A country entering a monetary union gives up the right to determine its own monetary policy. Individual fiscal authorities promise passive fiscal policy, allowing the central monetary authority to use active monetary policy. Since a government, which can print its own money, can honor its nominal debt unconditionally, entrance into a monetary union raises new issues of potential fiscal insolvency. When there is an upper bound on the magnitude of the surplus and stochastic shocks to the surplus, a government can find itself in a position in which it cannot borrow to continue with its desired passive fiscal policy. This paper considers the risk of a fiscal financial crisis in a monetary union under alternative assumptions about how the fiscal authority would respond.

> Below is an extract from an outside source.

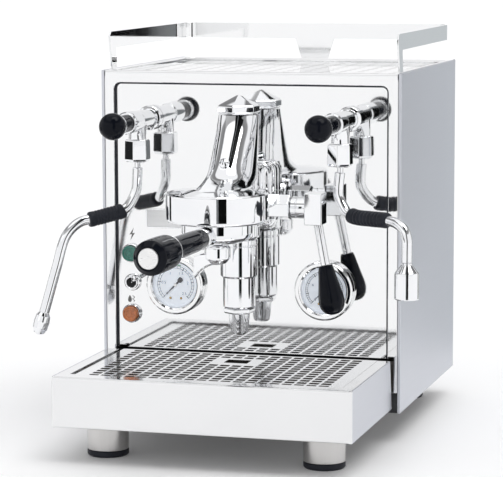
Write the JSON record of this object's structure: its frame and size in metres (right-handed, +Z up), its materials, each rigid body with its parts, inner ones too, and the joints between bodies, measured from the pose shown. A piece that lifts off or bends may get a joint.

The response affects the timing and probability of a crisis. We consider both outright default and policy switching, whereby the fiscal authority in crisis switches to active fiscal policy and the monetary authority switches to passive monetary policy. We apply the model to estimate fiscal risk in the European Monetary Union. Using panel estimates of the parameters in the surplus rule and initial values for government debt and the primary surplus, we simulate fiscal risk under the two alternative fiscal responses to a crisis. We find that countries with initial values bound by the Maastricht Treaty limits are safe, while countries like Italy and Greece, in which debt has strayed far above these limits, might not be.

Suggested Citation

  • Betty Daniel & Christos Shiamptanis, 2008. "Fiscal Risk in a Monetary Union," Discussion Papers 08-12, University at Albany, SUNY, Department of Economics.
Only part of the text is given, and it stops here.